A Data Science Approach to Uncertainty Evaluation in Fault-Seal Analysis for Exploration Applications in Siliciclastic Reservoirs

Abstract

Summary Fault-seal analysis is used to understand the risk of hydrocarbons leaking out of a trap across bounding faults. There is a broad standard industry workflow for this analysis in clastic rocks, involving building a structural framework of the key seismic horizons and faults, estimating the clay content of the stratigraphy, predicting fault clay content using an algorithm such as shale gouge ratio (SGR), converting the predicted clay content to capillary threshold pressure, and calculating sealing capacity using the reservoir fluid properties. The inputs to the analysis are typically subject to considerable uncertainty that is difficult to understand and evaluate. One approach is to create “end member” scenarios to evaluate the impact of the key uncertainties, but this gives an incomplete picture and only a limited number of scenarios can be run and analyzed in the time typically available. The approach outlined here instead uses an automated workflow that runs hundreds of scenarios with stochastically varying input parameters.

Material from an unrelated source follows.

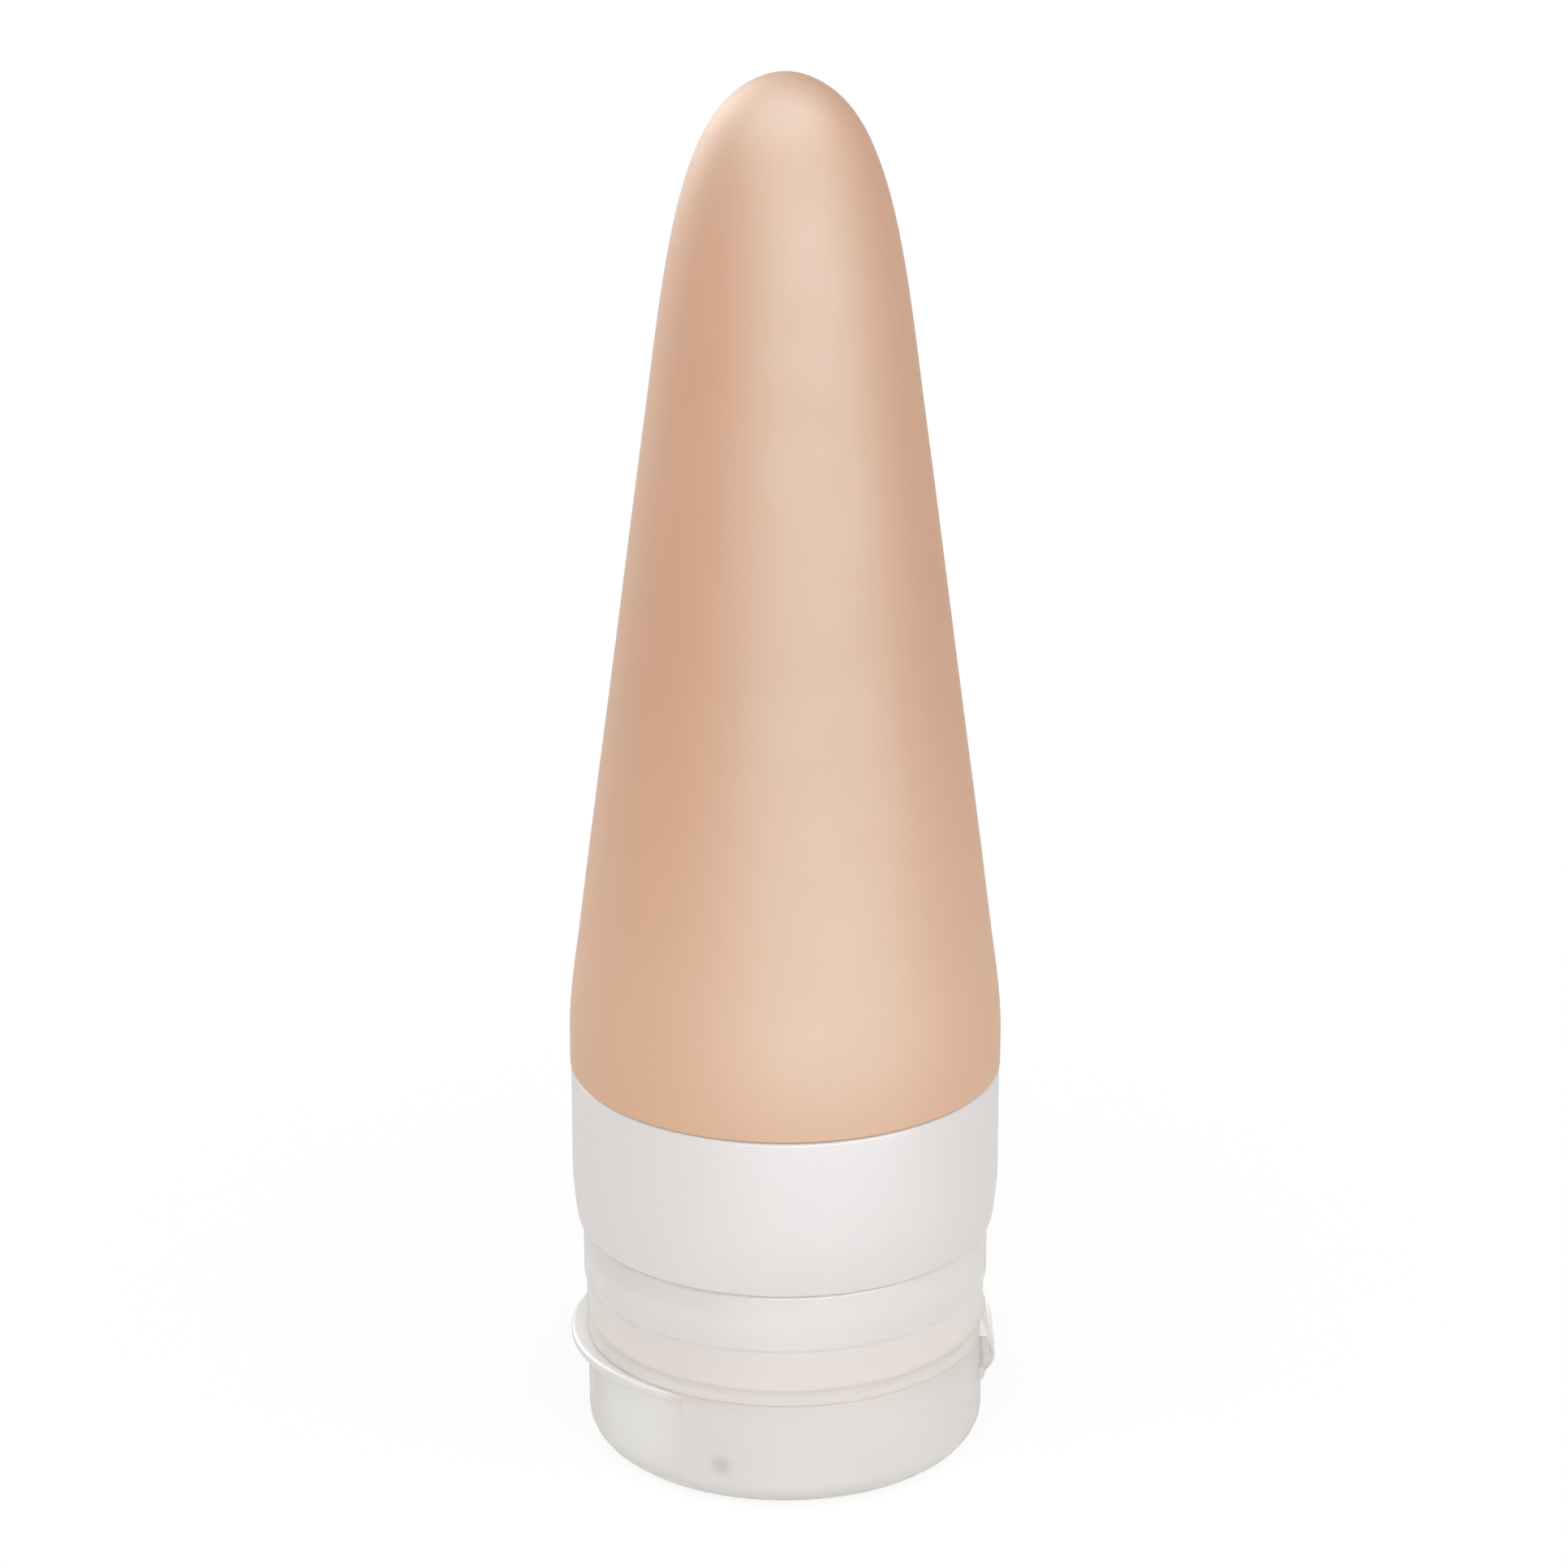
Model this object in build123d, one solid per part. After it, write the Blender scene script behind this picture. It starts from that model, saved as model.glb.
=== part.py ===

Data-science techniques combining domain expertise, mathematics and statistics, and computer coding are used to analyze and build models of the results. The advantages of the approach over a traditional fault-seal analysis workflow are that a wider range of input uncertainties can be considered, and that the results of a large number of realizations can be consolidated and visualized in ways that are specific to the problem being addressed and useful to the geologist undertaking the analysis. A key advantage is that the uncertainty inherent in this type of analysis can be explicitly incorporated, and the impact of the uncertainty clearly understood and communicated to decision-makers. Similar techniques could be applied to other geological analyses where uncertainty is an issue.